All of the teachers at Idioma Internacional have made sacrifices to gain this amazing experience teaching in another country. We have left family, friends, routine, and the comfort of our former homes to be part of something that is bigger than we are. Sometimes, it can be a little disconnecting from our friends and family in our respective motherlands, especially when these family-oriented holidays are upon us with no family to celebrate.

However, the staff decided to do something that could supplement this holiday away from our original homes. Many of us have celebrated what has been widely dubbed “Friendsgiving.” This is where a group of friends get together and have the same style feast and celebration as the family-focused holiday. So, we here at Idioma Internacional did just that. We had our own Friendsgiving.

About 2 weeks prior to the holiday, one of our friendliest and most dedicated staff members made a social media group where we could share our thoughts and plans for this otherwise normal workday. We planned to get the crew together after we had all finished teaching for the day. Everyone was encouraged to bring a dish of some sort, but it was not required. As the day grew closer, it seemed like we had the entire staff wanting to participate. It was very exciting. A final surprise or Friendsgiving “miracle” was revealed the Monday before: we would all be allowed to cancel our afternoon classes in order to have more time to prepare and bond! (Dear Brendan, THANK YOU!!! -From the entire staff!)

At last, Friendsgiving was upon us. As everyone gathered and began to socialize, the kitchen was just as packed and confusing as it always is in North America. We were all laughing, and enjoying the company of each other. It was actually one of the best turn-outs for any event outside of the office. We had almost all of the teachers, many of the friends we have made that don’t work at Idioma Internacional, and several significant others in attendance. So many people, from so many backgrounds in the same room created a very lively and exhilarating experience.

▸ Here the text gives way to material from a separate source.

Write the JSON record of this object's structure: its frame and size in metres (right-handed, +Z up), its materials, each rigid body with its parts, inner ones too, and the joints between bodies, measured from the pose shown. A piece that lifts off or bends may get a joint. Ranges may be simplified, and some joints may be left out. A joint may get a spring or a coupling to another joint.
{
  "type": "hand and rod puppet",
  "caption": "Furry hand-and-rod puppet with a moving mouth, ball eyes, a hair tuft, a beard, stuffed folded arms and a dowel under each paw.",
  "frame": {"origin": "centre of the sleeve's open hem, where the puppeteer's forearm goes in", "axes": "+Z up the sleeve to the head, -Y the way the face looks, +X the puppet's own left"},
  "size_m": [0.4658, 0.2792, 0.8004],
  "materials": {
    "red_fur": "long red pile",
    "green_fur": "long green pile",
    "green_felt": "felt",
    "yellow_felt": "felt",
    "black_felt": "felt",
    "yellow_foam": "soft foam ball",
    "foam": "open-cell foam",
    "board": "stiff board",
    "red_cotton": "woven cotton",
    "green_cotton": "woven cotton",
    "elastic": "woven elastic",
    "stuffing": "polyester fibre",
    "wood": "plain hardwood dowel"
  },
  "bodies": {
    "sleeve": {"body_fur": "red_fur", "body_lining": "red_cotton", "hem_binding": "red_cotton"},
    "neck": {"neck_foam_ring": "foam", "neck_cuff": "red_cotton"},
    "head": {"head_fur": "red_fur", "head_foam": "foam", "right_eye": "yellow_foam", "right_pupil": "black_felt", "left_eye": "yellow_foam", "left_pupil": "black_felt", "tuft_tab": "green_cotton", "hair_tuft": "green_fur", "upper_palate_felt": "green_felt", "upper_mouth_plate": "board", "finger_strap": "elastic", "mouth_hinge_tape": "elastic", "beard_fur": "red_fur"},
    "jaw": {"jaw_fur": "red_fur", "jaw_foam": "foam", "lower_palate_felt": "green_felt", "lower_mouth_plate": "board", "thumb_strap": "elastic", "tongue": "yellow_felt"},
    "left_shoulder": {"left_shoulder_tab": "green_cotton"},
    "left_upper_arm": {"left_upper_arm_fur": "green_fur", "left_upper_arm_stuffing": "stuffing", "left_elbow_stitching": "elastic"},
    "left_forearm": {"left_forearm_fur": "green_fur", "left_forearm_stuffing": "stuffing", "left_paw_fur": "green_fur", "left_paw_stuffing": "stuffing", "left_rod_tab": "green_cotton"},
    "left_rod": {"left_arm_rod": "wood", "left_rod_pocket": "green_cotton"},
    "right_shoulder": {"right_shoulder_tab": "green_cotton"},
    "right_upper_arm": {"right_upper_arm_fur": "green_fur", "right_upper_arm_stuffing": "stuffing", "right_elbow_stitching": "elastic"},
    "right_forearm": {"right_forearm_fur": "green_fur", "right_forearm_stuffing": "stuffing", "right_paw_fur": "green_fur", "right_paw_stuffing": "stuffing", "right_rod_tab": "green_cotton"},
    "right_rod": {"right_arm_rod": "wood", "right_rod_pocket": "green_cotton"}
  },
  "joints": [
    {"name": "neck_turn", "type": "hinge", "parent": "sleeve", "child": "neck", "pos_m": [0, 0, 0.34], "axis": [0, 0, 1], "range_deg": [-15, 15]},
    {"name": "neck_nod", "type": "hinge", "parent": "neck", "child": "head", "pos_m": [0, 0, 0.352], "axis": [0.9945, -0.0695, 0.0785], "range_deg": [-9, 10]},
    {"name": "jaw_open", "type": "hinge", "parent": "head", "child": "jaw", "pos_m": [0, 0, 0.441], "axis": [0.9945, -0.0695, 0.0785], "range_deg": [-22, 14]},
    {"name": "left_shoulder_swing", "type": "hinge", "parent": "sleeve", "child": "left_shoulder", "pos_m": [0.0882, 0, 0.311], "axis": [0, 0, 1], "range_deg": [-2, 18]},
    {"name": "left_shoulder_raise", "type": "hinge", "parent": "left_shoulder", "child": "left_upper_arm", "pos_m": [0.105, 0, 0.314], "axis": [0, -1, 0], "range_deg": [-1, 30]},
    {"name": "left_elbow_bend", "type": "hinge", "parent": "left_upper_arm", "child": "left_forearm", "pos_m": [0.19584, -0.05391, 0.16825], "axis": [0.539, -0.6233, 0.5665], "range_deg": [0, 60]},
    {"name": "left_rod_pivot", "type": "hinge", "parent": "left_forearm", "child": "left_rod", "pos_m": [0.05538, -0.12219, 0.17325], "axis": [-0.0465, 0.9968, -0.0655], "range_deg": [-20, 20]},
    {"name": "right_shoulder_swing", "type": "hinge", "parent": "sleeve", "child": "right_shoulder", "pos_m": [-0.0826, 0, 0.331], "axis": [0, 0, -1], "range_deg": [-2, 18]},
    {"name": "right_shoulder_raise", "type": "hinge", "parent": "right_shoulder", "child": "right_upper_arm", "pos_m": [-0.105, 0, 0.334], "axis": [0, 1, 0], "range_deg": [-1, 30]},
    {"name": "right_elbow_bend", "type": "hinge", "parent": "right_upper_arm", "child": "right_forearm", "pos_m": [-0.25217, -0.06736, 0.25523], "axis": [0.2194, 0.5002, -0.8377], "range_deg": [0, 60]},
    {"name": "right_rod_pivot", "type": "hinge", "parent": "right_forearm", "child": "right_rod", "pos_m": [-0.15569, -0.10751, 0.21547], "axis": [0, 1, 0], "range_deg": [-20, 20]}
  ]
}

At around 8 pm, the food was fully prepared. I had made a beer-and-supply-run shortly before, so we had all of the essentials ready to be devoured. There were more dishes than I could count: chicken (turkeys are rare here), green beans, salads of every variety, chili, vegan stuffed peppers, mashed potatoes, macaroni and cheese, salmon carpaccio, tres leches, pumpkin pie, cranberries, brownie-like amazing new dessert, and more things that I can’t remember. It was possibly the largest feast that I have ever attended. Once everyone had a plate in hand, and a seat in the room, we began to go around and tell each other what we were grateful for. This is a tradition that not even my family does anymore. It was emotional, heartfelt, controversial, tear-jerking, and inspiring. Everyone was allowed to say whatever they liked. It was a magical experience to say the least.

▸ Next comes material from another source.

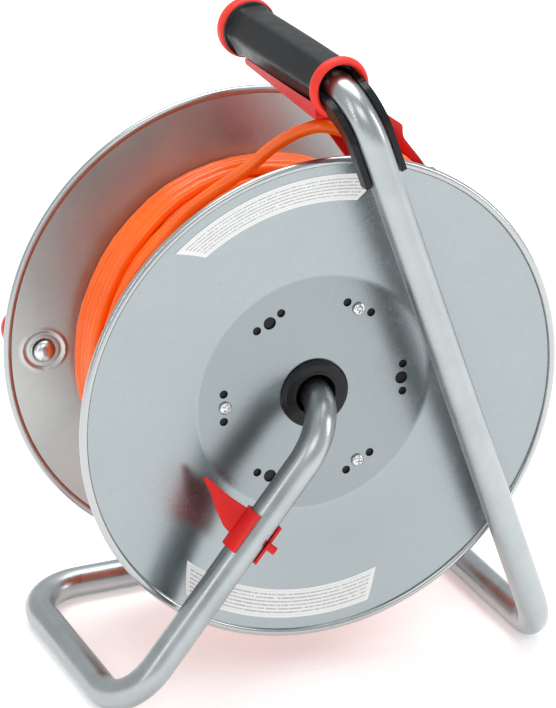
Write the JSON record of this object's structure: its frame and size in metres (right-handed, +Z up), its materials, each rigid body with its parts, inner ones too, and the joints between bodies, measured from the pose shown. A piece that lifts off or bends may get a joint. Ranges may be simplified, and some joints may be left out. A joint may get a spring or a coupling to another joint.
{
  "type": "extension cord reel",
  "caption": "Steel cable drum with an orange lead on a bent tube stand, with a grip, cable guide, brake clip, crank knob and sockets on the far face.",
  "frame": {"origin": "on the floor, midway between the drum's rims and under its axle", "axes": "+Z up, +Y along the axle from the bare rear disc to the socket side, +X to the right as seen from the bare rear disc"},
  "size_m": [0.29, 0.1983, 0.3732],
  "materials": {
    "zinc_tube": "bright zinc plated",
    "zinc_sheet": "galvanised, soft sheen",
    "steel": "zinc plated",
    "brass": "plain",
    "black_plastic": "satin moulded",
    "black_rubber": "satin",
    "red_plastic": "satin moulded",
    "grey_plastic": "matt moulded",
    "orange_cable": "semi-gloss sheath"
  },
  "bodies": {
    "frame": {"frame_tube": "zinc_tube", "axle_washer": "steel", "axle_clip": "steel", "grip_sleeve": "black_rubber", "grip_front_ring": "red_plastic", "grip_end_collar": "black_plastic", "grip_end_cap": "red_plastic", "grip_saddle": "black_plastic", "cable_guide": "red_plastic", "guide_screw_1": "steel", "guide_screw_2": "steel", "lead_cable": "orange_cable", "plug_neck": "black_rubber", "plug_body": "black_rubber", "plug_pin_1": "steel", "plug_pin_2": "steel"},
    "drum": {"rear_disc": "zinc_sheet", "front_disc": "zinc_sheet", "drum_core": "black_plastic", "rear_bush": "black_plastic", "inner_bush": "black_plastic", "socket_plate": "black_plastic", "rear_screw_1": "steel", "rear_screw_2": "steel", "rear_screw_3": "steel", "plate_screw_1": "steel", "plate_screw_2": "steel", "plate_screw_3": "steel", "socket_well_1": "black_plastic", "socket_well_2": "black_plastic", "socket_well_3": "black_plastic", "socket_contact_a_1": "brass", "socket_contact_a_2": "brass", "socket_contact_a_3": "brass", "socket_contact_b_1": "brass", "socket_contact_b_2": "brass", "socket_contact_b_3": "brass", "earth_strap_1": "brass", "earth_strap_2": "brass", "earth_strap_3": "brass", "lid_pin_1": "steel", "lid_pin_2": "steel", "lid_pin_3": "steel", "lid_spring_1": "steel", "lid_spring_2": "steel", "lid_spring_3": "steel", "cutout_body": "grey_plastic", "terminal_block": "grey_plastic", "core_gland": "black_rubber", "strain_clamp": "grey_plastic", "inner_tail": "orange_cable", "crank_pin": "steel", "crank_washer": "steel", "wound_cable": "orange_cable"},
    "crank_knob": {"crank_knob": "red_plastic"},
    "brake_clip": {"brake_clip": "red_plastic"},
    "lid_1": {"socket_lid_1": "black_plastic"},
    "lid_2": {"socket_lid_2": "black_plastic"},
    "lid_3": {"socket_lid_3": "black_plastic"},
    "reset_button": {"reset_button": "red_plastic"}
  },
  "joints": [
    {"name": "drum_spin", "type": "hinge", "parent": "frame", "child": "drum", "pos_m": [0, 0, 0.17], "axis": [0, 1, 0], "continuous": true},
    {"name": "crank_knob_spin", "type": "hinge", "parent": "drum", "child": "crank_knob", "pos_m": [-0.12196, 0.08, 0.17298], "axis": [0, 1, 0], "continuous": true},
    {"name": "brake_clip_swing", "type": "hinge", "parent": "frame", "child": "brake_clip", "pos_m": [0, -0.084, 0.17], "axis": [-0.6283, 0, -0.778], "range_deg": [-30, 18]},
    {"name": "lid_1_hinge", "type": "hinge", "parent": "drum", "child": "lid_1", "pos_m": [0.0646, 0.0661, 0.17], "axis": [0, 0, -1], "range_deg": [0, 100], "stiffness_Nm_per_rad": 0.01, "springref_deg": -57.3},
    {"name": "lid_2_hinge", "type": "hinge", "parent": "drum", "child": "lid_2", "pos_m": [-0.0323, 0.0661, 0.22595], "axis": [0.866, 0, 0.5], "range_deg": [0, 100], "stiffness_Nm_per_rad": 0.01, "springref_deg": -57.3},
    {"name": "lid_3_hinge", "type": "hinge", "parent": "drum", "child": "lid_3", "pos_m": [-0.0323, 0.0661, 0.11406], "axis": [-0.866, 0, 0.5], "range_deg": [0, 100], "stiffness_Nm_per_rad": 0.01, "springref_deg": -57.3},
    {"name": "reset_button_press", "type": "slide", "parent": "drum", "child": "reset_button", "axis": [0, -1, 0], "range_m": [0, 0.0025], "stiffness_N_per_m": 400, "springref_m": -0.004}
  ]
}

Once the food was consumed, the thanks given, the memories created, we all enjoyed a few more hours celebrating these rare and often underappreciated friendships that we have built in our varied times here in Costa Rica. Many of the people in attendance will not be present next year, but that didn’t stop us from having an amazing experience together. We have built a tradition of love, peace, friendship, and shared experiences. We may not always realize how important these moments are in our lives, but we will be able to take these memories with us forever. This was a time where it was clearly evident how much we need each other as humans. It was magical, spectacular, beautiful, incredible, and will be remembered forever. I will be thankful for this for the rest of my life.